Tarmo was powered by two triple-expansion steam engines manufactured in Wallsend, one driving a propeller in the stern and the other a second propeller in the bow. The main function of the bow propeller was to reduce friction between the hull and the ice although the exact details of the icebreaking process were not known at that time. The stern engine produced 1,700 ihp at 97 rpm and the bow engine 1,300 ihp at 107 rpm, but for short periods of time they could put out 2,400 ihp at 98 rpm and 1,450 ihp at 120 rpm, respectively. This made her considerably more powerful than Sampo, whose two engines had together produced only 3,052 ihp during sea trials and were rated at 2,800 ihp.
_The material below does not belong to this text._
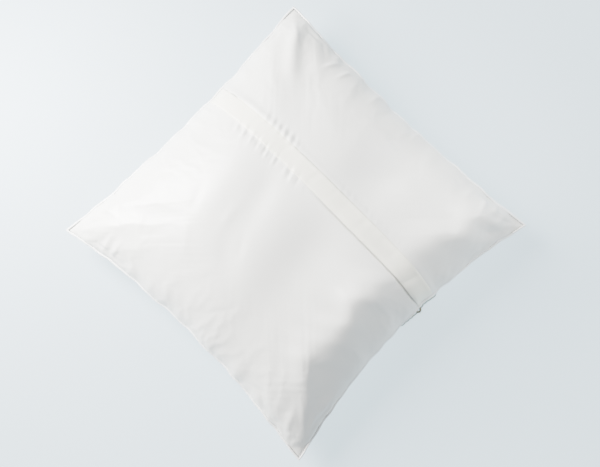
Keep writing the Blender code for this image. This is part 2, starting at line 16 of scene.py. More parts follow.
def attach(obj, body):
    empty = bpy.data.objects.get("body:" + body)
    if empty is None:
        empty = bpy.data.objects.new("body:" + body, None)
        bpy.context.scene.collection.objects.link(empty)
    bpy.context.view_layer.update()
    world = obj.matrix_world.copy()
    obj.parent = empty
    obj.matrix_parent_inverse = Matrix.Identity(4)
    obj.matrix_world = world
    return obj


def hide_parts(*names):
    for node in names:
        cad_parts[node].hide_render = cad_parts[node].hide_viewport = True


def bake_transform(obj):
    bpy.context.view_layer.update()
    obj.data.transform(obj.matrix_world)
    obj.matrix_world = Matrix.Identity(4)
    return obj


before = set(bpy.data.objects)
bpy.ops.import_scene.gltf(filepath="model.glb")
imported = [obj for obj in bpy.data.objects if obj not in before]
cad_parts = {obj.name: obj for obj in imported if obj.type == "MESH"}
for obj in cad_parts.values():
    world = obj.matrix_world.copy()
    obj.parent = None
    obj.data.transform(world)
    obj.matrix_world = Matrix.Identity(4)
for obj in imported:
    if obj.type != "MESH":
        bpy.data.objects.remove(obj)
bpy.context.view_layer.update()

# Sizes of the part, as its own source gives them.
SIDE = 0.200
HALF = SIDE / 2
BACK_RISE = 0.033
FRONT_DEPTH = 0.030
SEAM_HEIGHT = 0.025
CORNER_DROOP = 0.006
PULL_IN_LEFT, PULL_IN_RIGHT = 0.0068, 0.0125
PULL_IN_NEAR, PULL_IN_FAR = 0.0094, 0.0059
COVER_WALL = 0.0008
CASING_WALL = 0.0006
CLEARANCE = 0.0003
RUNNING = 0.0004
PIPING_RADIUS = 0.0006
FLAP_Y, FLAP_WIDTH = 0.0250, 0.012
FLAP_LEAN, FLAP_DROOP = 0.0008, 0.0028
FLAP_END_LEFT, FLAP_END_RIGHT = 0.017, 0.015
ZIP_Y = 0.0246
TAPE_REACH, TAPE_WALL, TAPE_TAIL = 0.012, 0.0004, 0.007
COIL_GAP, COIL_WIDTH, COIL_HEIGHT = 0.0010, 0.0015, 0.0013
STOP_LENGTH, BOTTOM_SETBACK = 0.0018, 0.0175
SLIDER_LENGTH, SLIDER_WIDTH, SLIDER_PLATE, SLIDER_NOSE = 0.0085, 0.0065, 0.0006, 0.0028
BAIL_WIDTH, BAIL_LENGTH, BAIL_STRAP, BAIL_HOLE = 0.0010, 0.0050, 0.0005, 0.0011
PULL_LENGTH, PULL_WIDTH, PULL_WALL = 0.012, 0.0036, 0.0006
TRIM_Y, TRIM_WIDTH, TRIM_WALL, TRIM_LIFT = 0.0145, 0.026, 0.0008, 0.0001
BOW_LENGTH, BOW_WIDTH, KNOT_LENGTH, WAIST_WIDTH, TAIL_WIDTH = 0.046, 0.015, 0.007, 0.006, 0.007
RIBBON_WALL, LOOP_WALL = 0.0005, 0.0009

ZIP_GROOVE_FLAT = SLIDER_WIDTH / 2 + 0.001
GROOVE_EDGE = TAPE_REACH + 0.0005
ZIP_STACK = 2 * SLIDER_PLATE + 2 * CLEARANCE + TAPE_WALL + CLEARANCE + COIL_HEIGHT
SLIDER_HEIGHT = ZIP_STACK + BAIL_HOLE + BAIL_STRAP
TAPE_DEPTH = SLIDER_HEIGHT - SLIDER_PLATE - CLEARANCE - TAPE_WALL
CASING_INSET = COVER_WALL + TAPE_WALL + 2 * CLEARANCE
FILLING_INSET = CASING_INSET + CASING_WALL + CLEARANCE
BOW_DEPTH = RIBBON_WALL * 3 + LOOP_WALL + 3 * CLEARANCE
TRIM_RECESS = TRIM_LIFT + TRIM_WALL + CLEARANCE
SHOULDER = 0.002 / HALF

# Fineness: cells of the displacement field and of the trial cloth, frames of its simulation, and
# the columns and rows of the back panels, closer together beside the flap.
FIELD_CELLS = 400
SIM_CELLS = 104
SIM_FRAMES = 12
PANEL_COLUMNS = 230
MAIN_ROWS = np.concatenate([np.linspace(0, 0.87, 116), np.linspace(0.87, 1, 46)[1:]])
SMALL_ROWS = np.concatenate([np.linspace(0, 0.16, 32), np.linspace(0.16, 1, 72)[1:]])


# The pillow's form, as the part has it.


def ramp(value, start, end):
    share = np.clip((value - start) / (end - start), 0.0, 1.0)
    return share * share * (3 - 2 * share)


def bell(value, width):
    return np.exp(-((value / width) ** 2))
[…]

Tarmo could maintain a speed of 13 kn in open water, typical for icebreakers of her type at that time. Like all icebreakers of her age, Tarmo was also equipped with sails – two staysails and two Bermuda sails – although they were rarely, if ever, used. In the early 1930s, the sails were cut up piece by piece for other uses and eventually disappeared from the inventory.

Tarmo had five coal-fired boilers for the main engines in two boiler rooms and a small auxiliary boiler for heating, deck equipment and electricity generation. Her midship fuel stores could hold 450 tons of coal, which was fed to the fireboxes at a rate of 3–4 tons per hour by six stokers and was enough for roughly one week of sailing in ice.

Like the other Finnish state-owned icebreakers, Tarmo was equipped for escort icebreaker duties with a towing winch, a cable and a stern notch. In difficult ice conditions the ship being assisted was taken into tow, and in extremely difficult compressive ice it was pulled to the icebreaker's stern notch. For salvage operations Tarmo had a powerful centrifugal pump capable of pumping water simultaneously through nine thick hoses.